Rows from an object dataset
#####

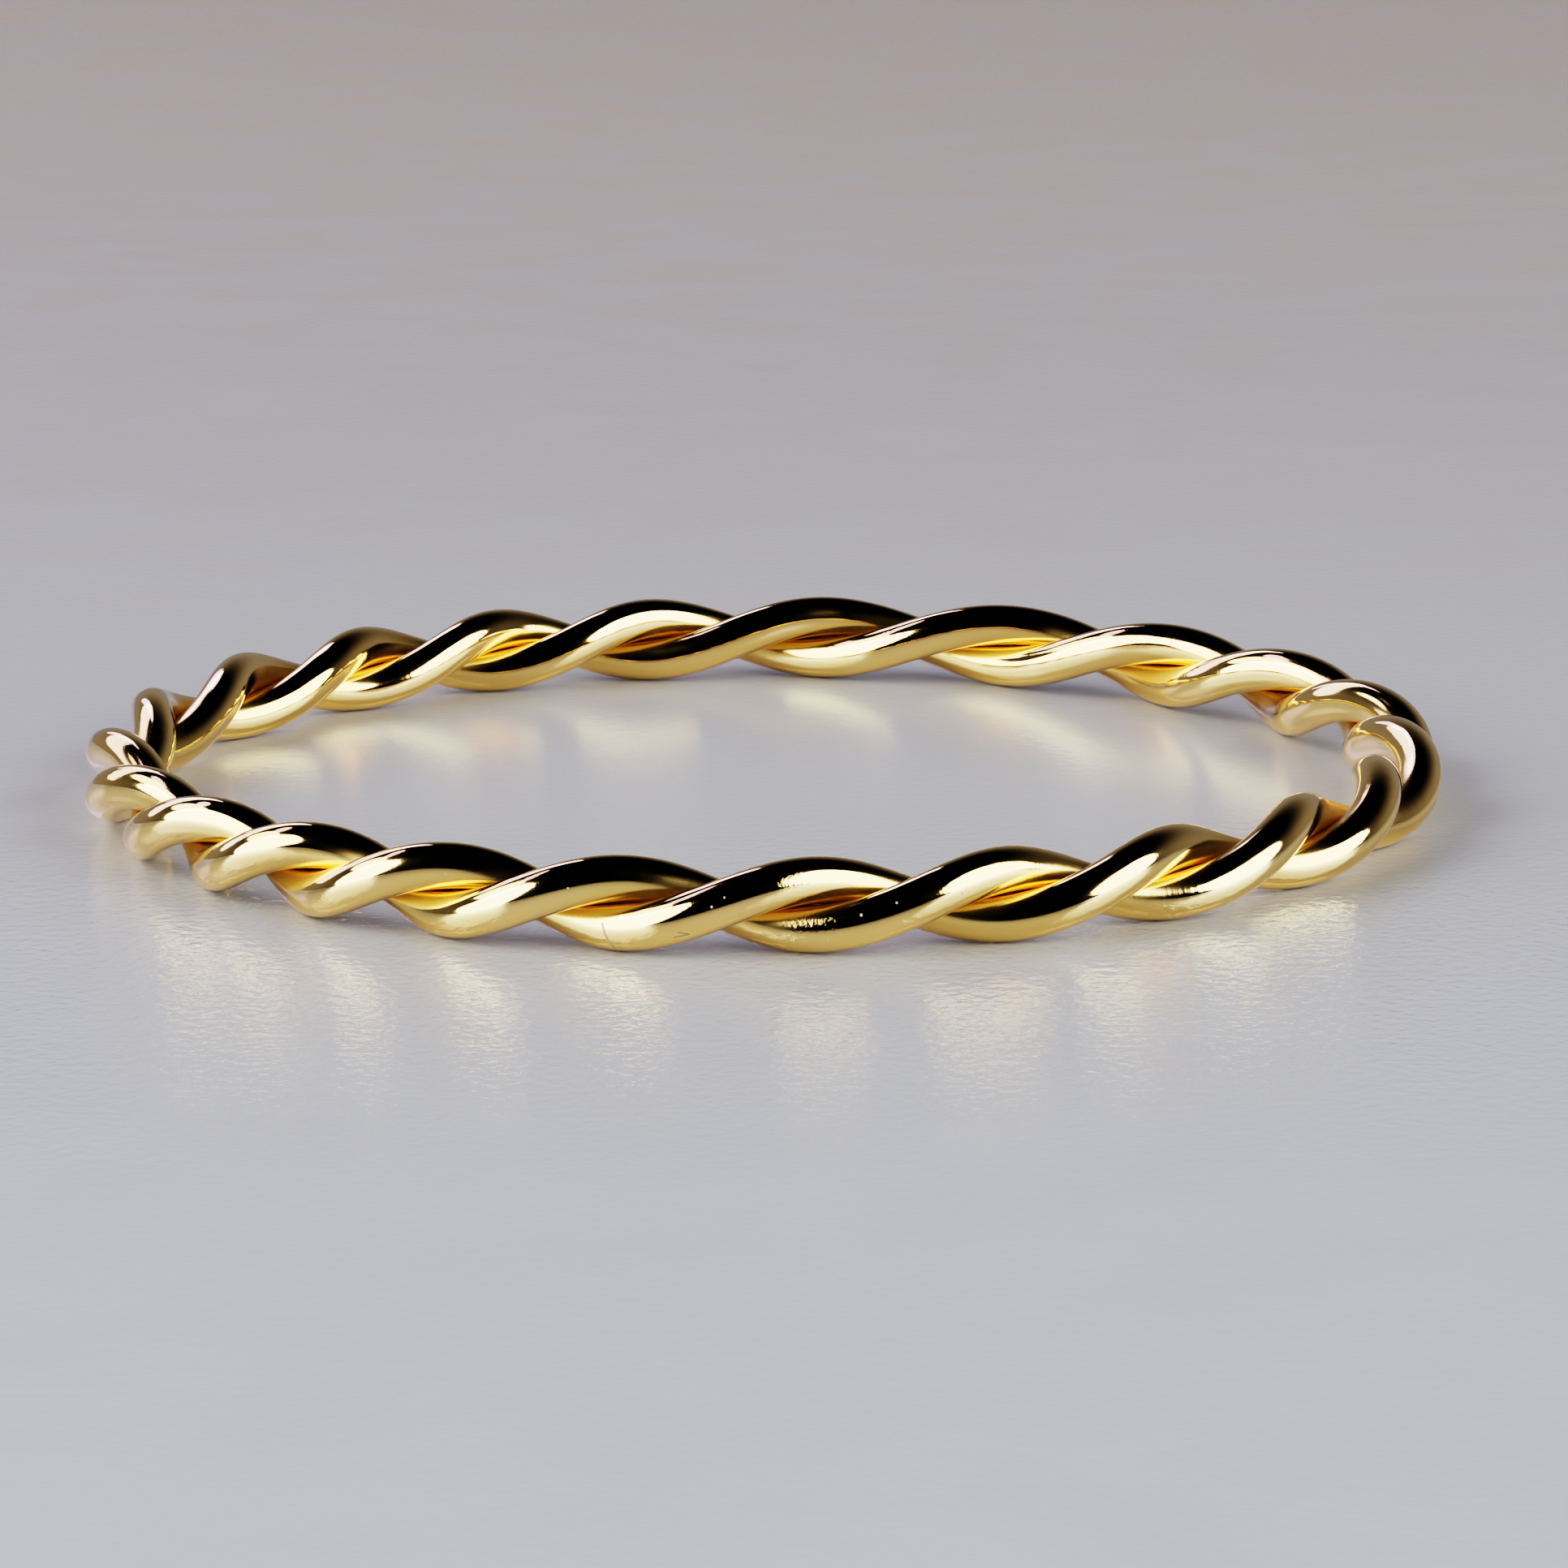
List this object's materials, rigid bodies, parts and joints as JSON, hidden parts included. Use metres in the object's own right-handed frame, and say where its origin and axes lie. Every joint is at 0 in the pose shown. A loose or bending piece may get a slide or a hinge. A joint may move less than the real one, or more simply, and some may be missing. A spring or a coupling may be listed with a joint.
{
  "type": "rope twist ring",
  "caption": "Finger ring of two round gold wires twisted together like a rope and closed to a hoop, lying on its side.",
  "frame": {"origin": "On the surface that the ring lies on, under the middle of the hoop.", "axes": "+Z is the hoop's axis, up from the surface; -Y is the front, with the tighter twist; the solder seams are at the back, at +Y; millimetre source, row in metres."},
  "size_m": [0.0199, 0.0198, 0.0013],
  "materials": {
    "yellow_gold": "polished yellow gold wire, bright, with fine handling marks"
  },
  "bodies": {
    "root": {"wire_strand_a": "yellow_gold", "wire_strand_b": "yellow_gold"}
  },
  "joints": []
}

#####

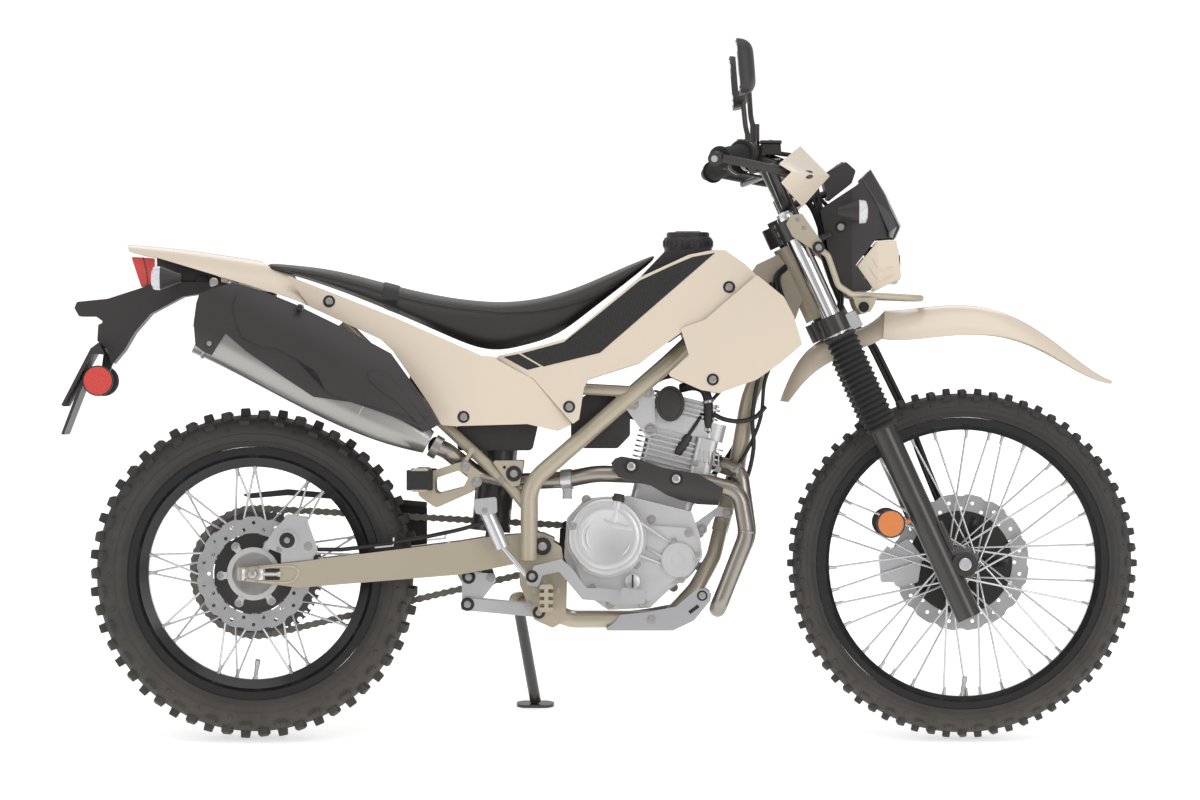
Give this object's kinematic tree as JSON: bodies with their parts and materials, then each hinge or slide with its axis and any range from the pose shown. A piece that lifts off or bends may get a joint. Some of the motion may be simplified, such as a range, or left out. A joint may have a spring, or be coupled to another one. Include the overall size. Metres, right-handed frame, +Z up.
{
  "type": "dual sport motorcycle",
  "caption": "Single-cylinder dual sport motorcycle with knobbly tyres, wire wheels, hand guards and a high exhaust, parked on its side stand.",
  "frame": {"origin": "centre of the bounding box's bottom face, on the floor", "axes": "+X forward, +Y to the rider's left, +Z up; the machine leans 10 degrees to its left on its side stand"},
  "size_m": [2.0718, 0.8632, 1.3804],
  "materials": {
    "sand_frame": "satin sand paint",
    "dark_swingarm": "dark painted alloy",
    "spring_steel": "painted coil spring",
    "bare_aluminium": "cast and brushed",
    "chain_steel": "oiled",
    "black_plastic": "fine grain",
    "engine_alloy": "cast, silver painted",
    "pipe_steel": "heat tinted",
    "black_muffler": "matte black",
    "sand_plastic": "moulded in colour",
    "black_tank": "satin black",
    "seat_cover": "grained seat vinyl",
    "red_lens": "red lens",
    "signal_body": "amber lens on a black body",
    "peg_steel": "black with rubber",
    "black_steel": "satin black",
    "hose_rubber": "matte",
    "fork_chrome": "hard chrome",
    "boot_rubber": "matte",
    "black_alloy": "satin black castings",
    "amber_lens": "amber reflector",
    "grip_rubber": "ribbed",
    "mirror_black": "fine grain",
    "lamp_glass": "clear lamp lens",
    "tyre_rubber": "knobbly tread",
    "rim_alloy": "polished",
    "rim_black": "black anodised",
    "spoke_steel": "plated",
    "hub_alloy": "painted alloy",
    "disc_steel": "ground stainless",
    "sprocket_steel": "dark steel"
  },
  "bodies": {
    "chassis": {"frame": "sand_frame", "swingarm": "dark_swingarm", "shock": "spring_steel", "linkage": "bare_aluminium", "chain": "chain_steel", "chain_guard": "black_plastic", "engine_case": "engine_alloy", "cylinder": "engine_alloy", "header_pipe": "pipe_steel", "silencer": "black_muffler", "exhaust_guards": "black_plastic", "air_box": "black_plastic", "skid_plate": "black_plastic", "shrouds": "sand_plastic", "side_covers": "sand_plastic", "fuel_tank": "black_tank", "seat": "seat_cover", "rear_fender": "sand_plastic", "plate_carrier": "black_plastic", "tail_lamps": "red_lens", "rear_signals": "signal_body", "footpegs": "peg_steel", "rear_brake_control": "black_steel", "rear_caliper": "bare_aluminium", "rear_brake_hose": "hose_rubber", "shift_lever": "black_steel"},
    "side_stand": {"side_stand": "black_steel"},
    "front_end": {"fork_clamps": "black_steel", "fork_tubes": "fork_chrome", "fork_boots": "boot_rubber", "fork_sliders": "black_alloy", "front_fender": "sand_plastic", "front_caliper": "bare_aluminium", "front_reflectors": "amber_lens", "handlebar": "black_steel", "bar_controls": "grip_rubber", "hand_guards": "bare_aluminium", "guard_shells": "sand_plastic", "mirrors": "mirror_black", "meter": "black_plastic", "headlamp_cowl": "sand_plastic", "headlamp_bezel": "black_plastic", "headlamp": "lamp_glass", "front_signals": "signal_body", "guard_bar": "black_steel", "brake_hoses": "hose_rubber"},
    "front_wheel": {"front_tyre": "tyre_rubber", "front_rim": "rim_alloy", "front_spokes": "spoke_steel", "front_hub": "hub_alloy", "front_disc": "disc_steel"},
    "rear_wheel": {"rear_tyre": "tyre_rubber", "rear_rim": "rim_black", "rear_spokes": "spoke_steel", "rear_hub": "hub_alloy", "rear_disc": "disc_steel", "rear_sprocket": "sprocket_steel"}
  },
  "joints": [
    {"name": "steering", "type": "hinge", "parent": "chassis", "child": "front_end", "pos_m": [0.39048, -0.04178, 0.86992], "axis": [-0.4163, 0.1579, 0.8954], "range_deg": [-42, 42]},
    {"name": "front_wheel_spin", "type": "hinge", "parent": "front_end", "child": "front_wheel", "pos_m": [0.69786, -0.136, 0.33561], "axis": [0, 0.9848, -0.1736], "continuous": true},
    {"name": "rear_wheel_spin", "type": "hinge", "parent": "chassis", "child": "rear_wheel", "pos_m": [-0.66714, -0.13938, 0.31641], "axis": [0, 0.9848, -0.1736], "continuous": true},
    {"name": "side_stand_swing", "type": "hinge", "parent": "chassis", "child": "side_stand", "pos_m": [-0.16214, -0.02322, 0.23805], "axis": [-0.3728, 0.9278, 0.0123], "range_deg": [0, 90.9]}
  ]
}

#####

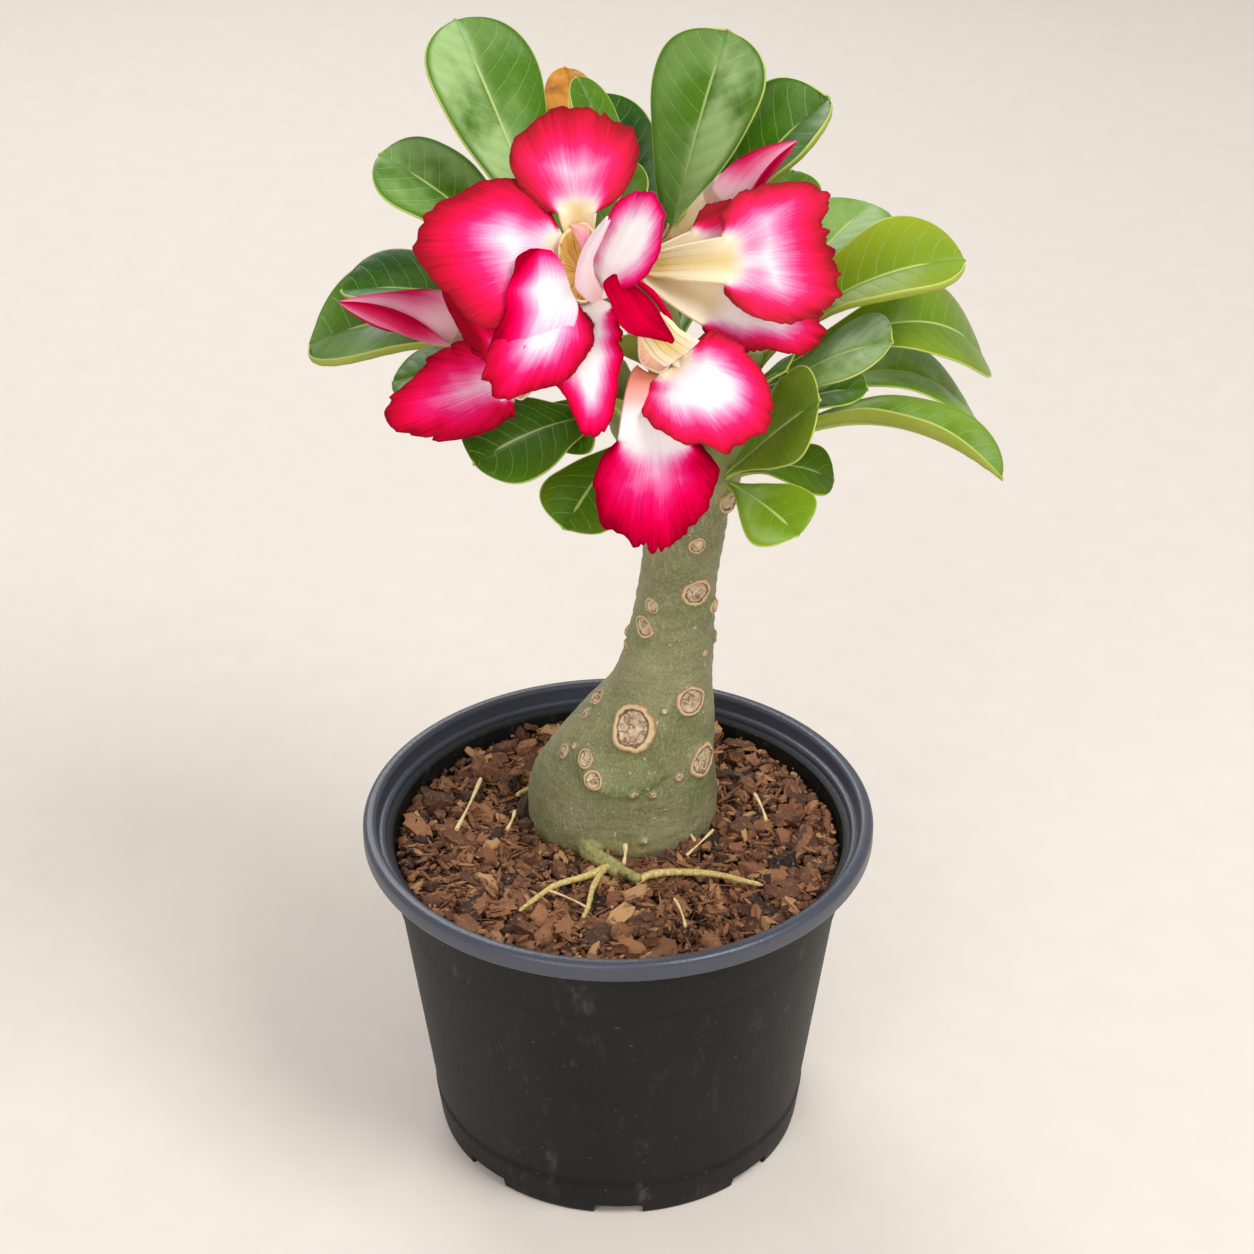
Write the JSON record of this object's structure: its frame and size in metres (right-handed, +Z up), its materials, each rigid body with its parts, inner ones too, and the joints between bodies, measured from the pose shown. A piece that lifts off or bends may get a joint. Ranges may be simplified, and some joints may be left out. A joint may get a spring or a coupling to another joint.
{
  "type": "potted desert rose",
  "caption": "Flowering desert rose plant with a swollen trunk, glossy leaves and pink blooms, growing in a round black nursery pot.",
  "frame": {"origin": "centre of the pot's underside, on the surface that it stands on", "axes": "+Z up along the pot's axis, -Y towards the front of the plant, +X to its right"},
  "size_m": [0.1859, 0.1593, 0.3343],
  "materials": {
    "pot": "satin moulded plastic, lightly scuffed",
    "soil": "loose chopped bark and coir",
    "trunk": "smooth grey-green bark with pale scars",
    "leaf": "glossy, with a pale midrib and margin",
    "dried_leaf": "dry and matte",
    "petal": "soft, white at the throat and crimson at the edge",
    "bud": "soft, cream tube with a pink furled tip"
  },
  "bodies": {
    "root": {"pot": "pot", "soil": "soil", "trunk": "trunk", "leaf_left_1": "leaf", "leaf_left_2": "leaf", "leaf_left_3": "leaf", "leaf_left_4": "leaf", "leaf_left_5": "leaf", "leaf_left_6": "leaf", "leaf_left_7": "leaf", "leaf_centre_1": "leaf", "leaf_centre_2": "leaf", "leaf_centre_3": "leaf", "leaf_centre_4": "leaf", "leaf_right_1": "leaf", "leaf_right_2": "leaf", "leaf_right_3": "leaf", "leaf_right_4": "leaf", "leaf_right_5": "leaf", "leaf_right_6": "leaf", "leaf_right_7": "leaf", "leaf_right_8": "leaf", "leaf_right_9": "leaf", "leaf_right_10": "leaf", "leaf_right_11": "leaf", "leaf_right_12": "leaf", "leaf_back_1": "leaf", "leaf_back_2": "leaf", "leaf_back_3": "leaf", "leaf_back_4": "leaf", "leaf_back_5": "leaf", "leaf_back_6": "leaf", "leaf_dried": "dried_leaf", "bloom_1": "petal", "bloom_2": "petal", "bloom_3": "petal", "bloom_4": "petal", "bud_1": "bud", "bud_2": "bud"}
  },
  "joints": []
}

#####

**Objective:** Go through the material and copy out every line with "loose" in it.

**Answer to this task:**
List this object's materials, rigid bodies, parts and joints as JSON, hidden parts included. Use metres in the object's own right-handed frame, and say where its origin and axes lie. Every joint is at 0 in the pose shown. A loose or bending piece may get a slide or a hinge. A joint may move less than the real one, or more simply, and some may be missing. A spring or a coupling may be listed with a joint.
    "soil": "loose chopped bark and coir",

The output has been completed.